Connection is recovered and service can use MongoDB.

Observations:

  • autoReconnect is set to true by default ((http://mongodb.github.io/node-mongodb-native/2.2/reference/connecting/connection-settings/)[driver]) - and this only makes sure it is reconnected while attempting to reconnect during the first 30 seconds

  • when connection state is set to DESTROYED, the connection will not try to reconnect and a new connection needs to be established

  • when there are not attempts to use dead MongoDB, the connection recovers because the connection state was not changed to DESTROYED

received serverDescriptionChanged
{
  "topologyId": 0,
  "address": "localhost:27017",
  "previousDescription": {
    "topologyType": "Single",
    "servers": [
      {
        "address": "localhost:27017",
        "arbiters": [],
        "hosts": [],
        "passives": [],
        "type": "Standalone"
      }
    ]
  },
  "newDescription": {
    "address": "localhost:27017",
    "arbiters": [],
    "hosts": [],
    "passives": [],
    "type": "Unknown"
  }
}

Options:

Option 1

Quadro service can recover from DESTROYED state. It proxies collection function and whenever is collection function called, it checks whether the client is DESTROYED. If it is destroyed, it goes through all instances in container and tries to reconnect the mongo client. Something like this:

const { MongoClient, Db } = require('mongodb')
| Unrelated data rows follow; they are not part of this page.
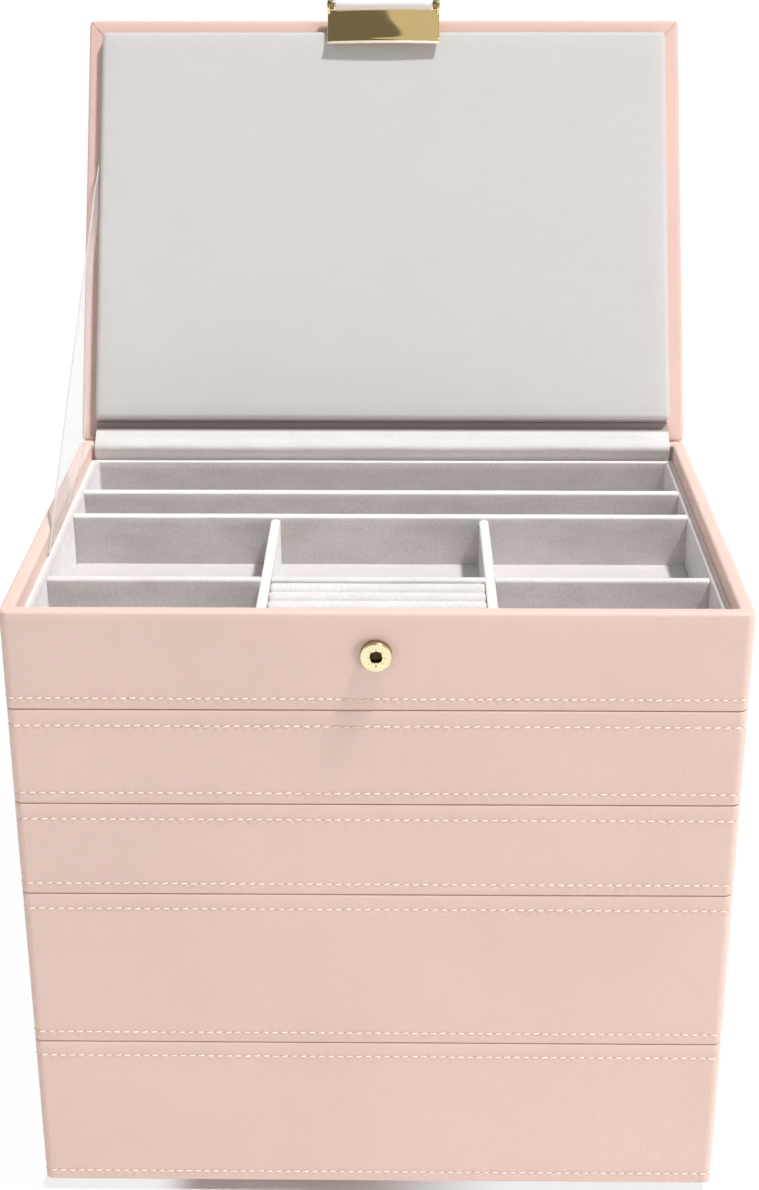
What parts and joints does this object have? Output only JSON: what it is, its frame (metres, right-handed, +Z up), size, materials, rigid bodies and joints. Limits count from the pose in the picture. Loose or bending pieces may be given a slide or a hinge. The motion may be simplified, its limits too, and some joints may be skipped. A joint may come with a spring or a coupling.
{
  "type": "tiered jewelry box",
  "caption": "Tall jewelry box of stacking trays with velvet compartments; the top tray has a padded lid on a cloth hinge, a ribbon stay and a brass flap clasp.",
  "frame": {"origin": "centre of the flat face that the box stands on, under the lowest tray's plinth", "axes": "+Z up through the stack; the front wall with the press stud faces -Y; +X is to the right as seen from the front"},
  "size_m": [0.25, 0.277, 0.4055],
  "materials": {
    "leatherette": "pale pink grained leatherette with a soft sheen",
    "board": "paper-faced fibreboard, matte",
    "velvet": "off-white short-pile velvet",
    "pad_velvet": "off-white short-pile velvet over foam",
    "brass": "polished pale gold plating",
    "ribbon": "sheer white ribbon",
    "tab_hide": "off-white leatherette, matte"
  },
  "bodies": {
    "tray_5": {"tray5_walls": "leatherette", "tray5_floor_board": "board", "tray5_plinth": "leatherette", "tray5_liner": "velvet", "tray5_row_divider_1": "velvet"},
    "tray_4": {"tray4_walls": "leatherette", "tray4_floor_board": "board", "tray4_plinth": "leatherette", "tray4_liner": "velvet", "tray4_row1_divider_1": "velvet", "tray4_row1_divider_2": "velvet"},
    "tray_3": {"tray3_walls": "leatherette", "tray3_floor_board": "board", "tray3_plinth": "leatherette", "tray3_liner": "velvet", "tray3_row_divider_1": "velvet", "tray3_row1_divider_1": "velvet", "tray3_row2_divider_1": "velvet", "tray3_row2_divider_2": "velvet"},
    "tray_2": {"tray2_walls": "leatherette", "tray2_floor_board": "board", "tray2_plinth": "leatherette", "tray2_liner": "velvet", "tray2_row_divider_1": "velvet", "tray2_row_divider_2": "velvet", "tray2_row1_divider_1": "velvet", "tray2_row1_divider_2": "velvet", "tray2_row2_divider_1": "velvet", "tray2_row2_divider_2": "velvet", "tray2_row3_divider_1": "velvet", "tray2_row3_divider_2": "velvet"},
    "tray_1": {"tray1_walls": "leatherette", "tray1_floor_board": "board", "tray1_plinth": "leatherette", "tray1_liner": "velvet", "tray1_rear_slot_divider": "velvet", "tray1_second_slot_divider": "velvet", "tray1_left_column_divider": "velvet", "tray1_right_column_divider": "velvet", "tray1_left_cross_divider": "velvet", "tray1_middle_cross_divider": "velvet", "tray1_right_cross_divider": "velvet", "tray1_ring_roll_1": "velvet", "tray1_ring_roll_2": "velvet", "tray1_ring_roll_3": "velvet", "tray1_ring_roll_4": "velvet", "tray1_ring_roll_5": "velvet", "snap_disc": "brass", "snap_washer": "brass", "hinge_spine": "leatherette", "hinge_lining": "velvet", "ribbon_stay": "ribbon"},
    "lid": {"lid_panel": "leatherette", "lid_pad": "pad_velvet", "clasp_tab": "tab_hide"},
    "clasp": {"clasp_plate": "brass", "clasp_pin": "brass", "clasp_stud": "brass"}
  },
  "joints": [
    {"name": "tray_4_lift", "type": "slide", "parent": "tray_5", "child": "tray_4", "axis": [0, 0, 1], "range_m": [0, 0.1]},
    {"name": "tray_3_lift", "type": "slide", "parent": "tray_4", "child": "tray_3", "axis": [0, 0, 1], "range_m": [0, 0.1]},
    {"name": "tray_2_lift", "type": "slide", "parent": "tray_3", "child": "tray_2", "axis": [0, 0, 1], "range_m": [0, 0.1]},
    {"name": "tray_1_lift", "type": "slide", "parent": "tray_2", "child": "tray_1", "axis": [0, 0, 1], "range_m": [0, 0.1]},
    {"name": "lid_hinge", "type": "hinge", "parent": "tray_1", "child": "lid", "pos_m": [0, 0.09, 0.2377], "axis": [1, 0, 0], "range_deg": [0, 118.7], "deforming": ["ribbon_stay", "hinge_lining", "hinge_spine"]},
    {"name": "clasp_hinge", "type": "hinge", "parent": "lid", "child": "clasp", "pos_m": [0, 0.17312, 0.40305], "axis": [1, 0, 0], "range_deg": [-92.5, 0]}
  ],
  "couplings": [
    {"joint": "clasp_hinge", "follows": "lid_hinge", "ratio": -0.7792}
  ]
}
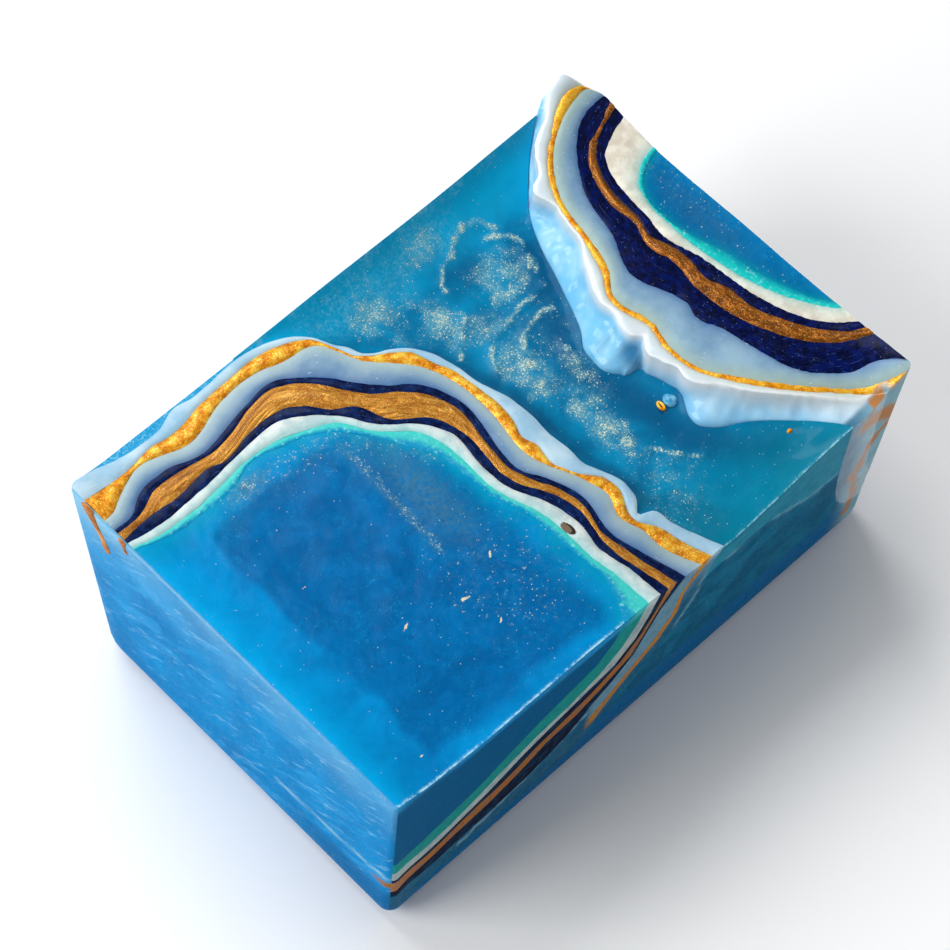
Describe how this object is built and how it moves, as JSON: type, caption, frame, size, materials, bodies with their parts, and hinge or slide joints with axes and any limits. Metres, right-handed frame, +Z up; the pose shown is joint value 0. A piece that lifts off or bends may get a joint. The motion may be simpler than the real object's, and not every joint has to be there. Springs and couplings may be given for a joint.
{
  "type": "geode soap loaf bar",
  "caption": "Short bar cut from a poured soap loaf: two banded geode bowls in a clear blue mica gel block with a flat, round-edged bottom.",
  "frame": {"origin": "centre of the bounding box, on the bottom plane", "axes": "+X along the long side, from the front geode to the rear geode; +Y along the short side; +Z up"},
  "size_m": [0.09, 0.059, 0.0411],
  "materials": {
    "base": "translucent sky-blue glycerin soap, satin",
    "gel": "clear teal-blue glycerin gel with gold mica, glossy",
    "core": "deep blue glycerin soap with faint flecks, satin",
    "teal": "opaque teal soap, satin",
    "white": "opaque white soap, satin",
    "navy": "dark navy soap, satin",
    "bronze": "bronze mica line, satin",
    "pale": "opaque pale-blue soap, satin",
    "gold": "gold mica line, satin"
  },
  "bodies": {
    "root": {"base_loaf": "base", "middle_gel_pour": "gel", "front_core": "core", "front_teal_rim": "teal", "front_white_layer": "white", "front_inner_navy_layer": "navy", "front_bronze_vein": "bronze", "front_outer_navy_layer": "navy", "front_pale_blue_layer": "pale", "front_gold_vein": "gold", "front_outer_shell": "pale", "rear_core": "core", "rear_teal_rim": "teal", "rear_white_layer": "white", "rear_inner_navy_layer": "navy", "rear_bronze_vein": "bronze", "rear_outer_navy_layer": "navy", "rear_pale_blue_layer": "pale", "rear_gold_vein": "gold", "rear_outer_shell": "pale", "pale_droplet": "pale", "gold_bead_near_droplet": "gold", "gold_bead_near_edge": "gold", "front_gold_drip": "gold", "front_bronze_drip": "bronze"}
  },
  "joints": []
}
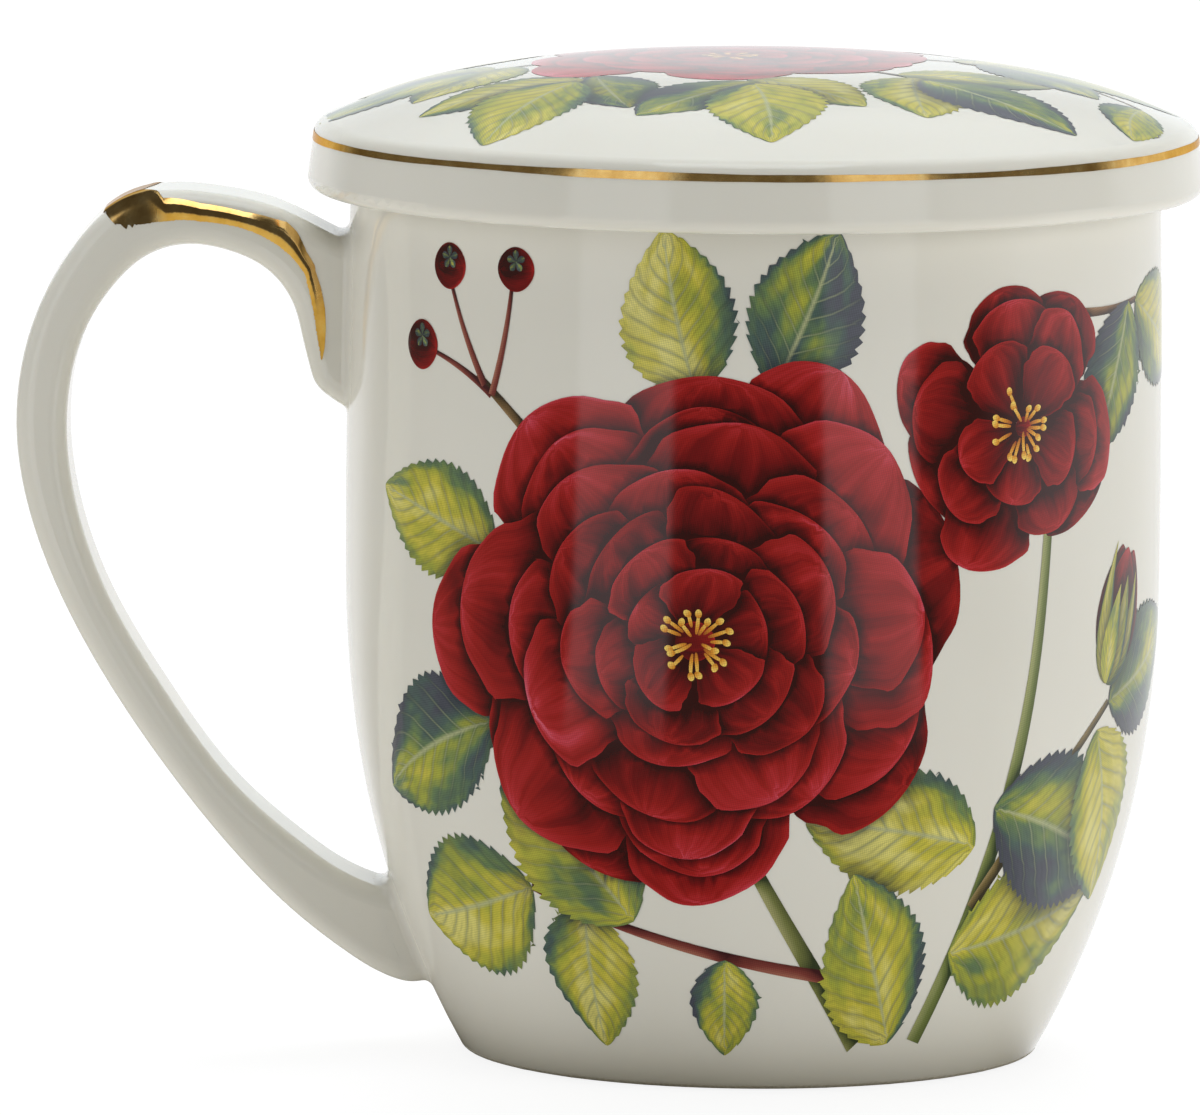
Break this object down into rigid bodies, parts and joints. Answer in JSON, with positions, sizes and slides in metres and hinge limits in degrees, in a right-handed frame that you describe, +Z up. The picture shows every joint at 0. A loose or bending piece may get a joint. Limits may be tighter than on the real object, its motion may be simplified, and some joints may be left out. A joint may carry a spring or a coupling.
{
  "type": "lidded tea mug with infuser",
  "caption": "China tea mug with an ear handle, a loose low-domed lid and a steel infuser basket that hangs on the rim.",
  "frame": {"origin": "centre of the foot, on the plane the mug stands on", "axes": "+Z up along the mug's axis; the handle points to -X"},
  "size_m": [0.1286, 0.0972, 0.108],
  "materials": {
    "china": "gloss glaze",
    "steel": "satin",
    "gilding": "fired gold lustre",
    "print": "fired print under gloss glaze"
  },
  "bodies": {
    "mug": {"mug_body": "china", "mug_handle": "china"},
    "infuser": {"infuser_collar": "steel", "infuser_sleeve": "steel", "infuser_base_band": "steel", "infuser_floor": "steel"},
    "lid": {"lid": "china"}
  },
  "joints": [
    {"name": "infuser_lift", "type": "slide", "parent": "mug", "child": "infuser", "axis": [0, 0, 1], "range_m": [0, 0.09]},
    {"name": "lid_lift", "type": "slide", "parent": "infuser", "child": "lid", "axis": [0, 0, 1], "range_m": [0, 0.05]}
  ]
}
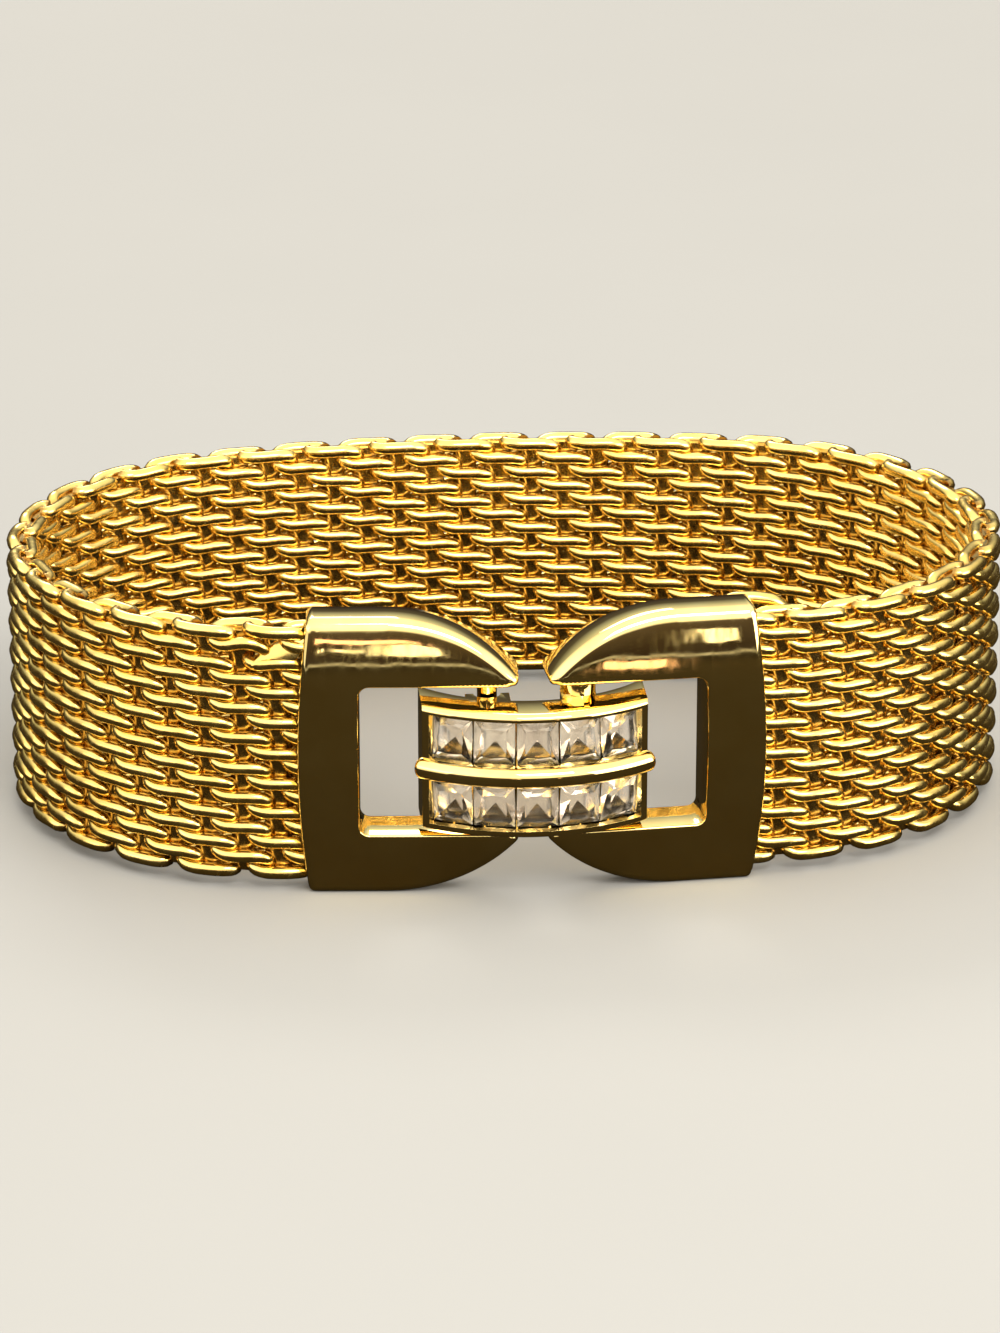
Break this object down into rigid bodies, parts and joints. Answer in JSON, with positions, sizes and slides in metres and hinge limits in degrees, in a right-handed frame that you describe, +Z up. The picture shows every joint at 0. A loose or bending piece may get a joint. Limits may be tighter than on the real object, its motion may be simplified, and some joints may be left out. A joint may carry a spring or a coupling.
{
  "type": "mesh bracelet",
  "caption": "Closed bracelet of flat woven mesh, with a bow-shaped clasp of mirrored frames joined by a hinged, arched bar set with square crystals on both sides of a raised ridge.",
  "frame": {"origin": "bottom centre of the whole closed bracelet, on the surface that it lies on", "axes": "+X along the loop's length towards the hinged side of the clasp, +Y from the clasp to the back of the loop, +Z up across the band's width"},
  "size_m": [0.0728, 0.0494, 0.0206],
  "materials": {
    "gold_mesh": "gold-tone wire, softly polished",
    "polished_gold": "mirror-polished gold tone",
    "crystal": "clear faceted crystal"
  },
  "bodies": {
    "band": {"mesh_band": "gold_mesh", "left_frame": "polished_gold", "right_frame": "polished_gold"},
    "lever": {"clasp_bar": "polished_gold", "upper_stone_1": "crystal", "upper_stone_2": "crystal", "upper_stone_3": "crystal", "upper_stone_4": "crystal", "upper_stone_5": "crystal", "lower_stone_1": "crystal", "lower_stone_2": "crystal", "lower_stone_3": "crystal", "lower_stone_4": "crystal", "lower_stone_5": "crystal"}
  },
  "joints": [
    {"name": "clasp_hinge", "type": "hinge", "parent": "band", "child": "lever", "pos_m": [0.00504, -0.0189, 0.0103], "axis": [0, 0, 1], "range_deg": [0, 100]}
  ]
}
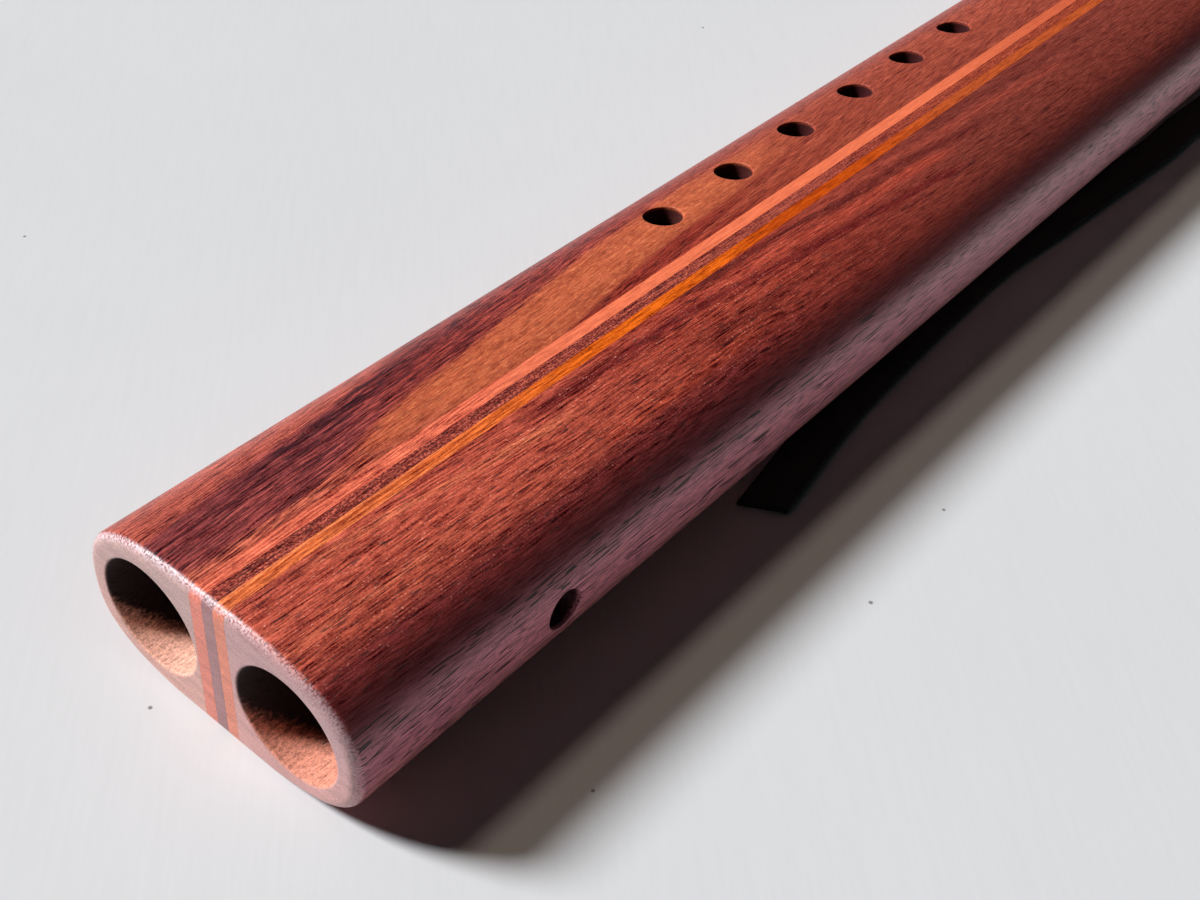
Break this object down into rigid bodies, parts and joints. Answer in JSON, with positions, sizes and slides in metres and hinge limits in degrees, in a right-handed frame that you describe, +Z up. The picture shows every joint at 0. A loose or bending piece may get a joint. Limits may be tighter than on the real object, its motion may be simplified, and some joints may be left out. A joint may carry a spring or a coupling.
{
  "type": "double flute",
  "caption": "Wooden double flute: a melody pipe with finger holes beside a drone pipe in one rounded laminated body, with sliding tuning blocks tied on by a flat leather strap.",
  "frame": {"origin": "on the surface the flute lies on, under the middle of its body", "axes": "+Y along the body towards the mouthpiece, +Z up, the drone pipe at +X and the melody pipe at -X"},
  "size_m": [0.0846, 0.6, 0.0459],
  "materials": {
    "melody_walnut": "oiled reddish-brown open-pored wood with a satin sheen",
    "drone_walnut": "oiled reddish-brown open-pored wood with a satin sheen",
    "coral_wood": "oiled coral-pink hardwood, satin",
    "dark_wood": "oiled dark brown hardwood with fine stipple, satin",
    "orange_wood": "oiled amber-orange hardwood, satin",
    "plate_wood": "thin dark hardwood, satin",
    "block_wood": "hand-shaped hardwood, oiled satin",
    "black_leather": "black flat leather strap, matt grain"
  },
  "bodies": {
    "flute_body": {"melody_board_upper": "melody_walnut", "melody_board_lower": "melody_walnut", "coral_strip_upper": "coral_wood", "coral_strip_lower": "coral_wood", "dark_strip_upper": "dark_wood", "dark_strip_lower": "dark_wood", "orange_strip_upper": "orange_wood", "orange_strip_lower": "orange_wood", "drone_board_upper": "drone_walnut", "drone_board_lower": "drone_walnut", "melody_flue_plate": "plate_wood", "drone_flue_plate": "plate_wood", "tie_wraps": "black_leather", "tie_knot": "black_leather", "strap_tail_long": "black_leather", "strap_tail_short": "black_leather"},
    "melody_block_slider": {"melody_block": "block_wood"},
    "drone_block_slider": {"drone_block": "block_wood"}
  },
  "joints": [
    {"name": "melody_block_slide", "type": "slide", "parent": "flute_body", "child": "melody_block_slider", "axis": [0, 1, 0], "range_m": [-0.002, 0.002]},
    {"name": "drone_block_slide", "type": "slide", "parent": "flute_body", "child": "drone_block_slider", "axis": [0, 1, 0], "range_m": [-0.002, 0.002]}
  ]
}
module.exports = async function(config, app) {
    const dbName = `${app.name}_${app.env}`
    const defaultConnectionUrl = `mongodb://localhost:27017/${dbName}`
    const url = Q.config.get('db.endpoint', defaultConnectionUrl)
    return createConnection(url)
}

async function createConnection(url, options) {
    const client = new MongoClient(url)

    const connection = await client.connect(url, options)
    const handler = {
        apply: (target, thisArg, argumentsList) => {
            if (thisArg.topology.isDestroyed()) {
                tryToReconnect().catch(function(error) {
                    Q.log.warn('Not able to recover MongoDB client from destroyed state', { error })
                })
            }

            const collection = target.bind(thisArg)
            return collection(argumentsList[0], argumentsList[1], argumentsList[2])
        }
    }
    const proxy = new Proxy(connection.collection, handler)
    connection.collection = proxy
    return connection
}

async function tryToReconnect() {
    const instances = Q.container.map
    for (const [key, value] of instances) {
        const instance = await value.instance
        if (instance) {
            const names = Object.getOwnPropertyNames(instance)
            for (const name of names) {
                if (instance[name] instanceof Db) {
                    Q.log.info('Reconnecting mongo instance', { key, name })
                    instance[name].open()
                }
            }
        }
    }
}

Probably too much complexity to solve this issue. But maybe an interesting option to make quadro services more resilient?

Option 2

We add a check whether a service can connect to MongoDB. But we had a good reasons to exclude connecting to MongoDB from health-check. It was: when MongoDB is under heavy load, it can be lagging and then service health-check can timeout and instances are killed and created again, even when there is nothing wrong with the instances.

module.exports = class {
    constructor(mongo) {
        this.mongo = mongo
    }

    run() {
        const mongoPing = await this.mongo.command({ ping: '1' })
        const isMongoOk = mongoPing.ok === 1
        return isMongoOk
    }
}

Option 3

We add a check whether MongoDB client in a service is destroyed. That would check status of client rather than making connection to a mongo server (also, this issue is about client being destroyed)

module.exports = class {
    constructor(mongo) {
        this.mongo = mongo
    }

    run() {
        return this.mongo.topology.isConnected()
    }
}

I think the 3rd option is the best one, let me know what you think @igorshapiro @ankurjain86 @tomeresk

Option 4

Or we could do something like this: when we find the mongo client is destroyed, we can try to open it again (and prevent replacement of ec2 instance). But it is not really responsibility of health-check to recover from errors...

services/healthcheck.js:

module.exports = class {
    constructor(mongo) {
        this.mongo = mongo
    }

    run() {
        const connectionString = Q.config.get('db.endpoint')
        if (connectionString) {
            if (this.mongo.topology.isDestroyed()) {
                this.mongo.open()
            }
            return this.mongo.topology.isConnected()
        }
        return true
    }
}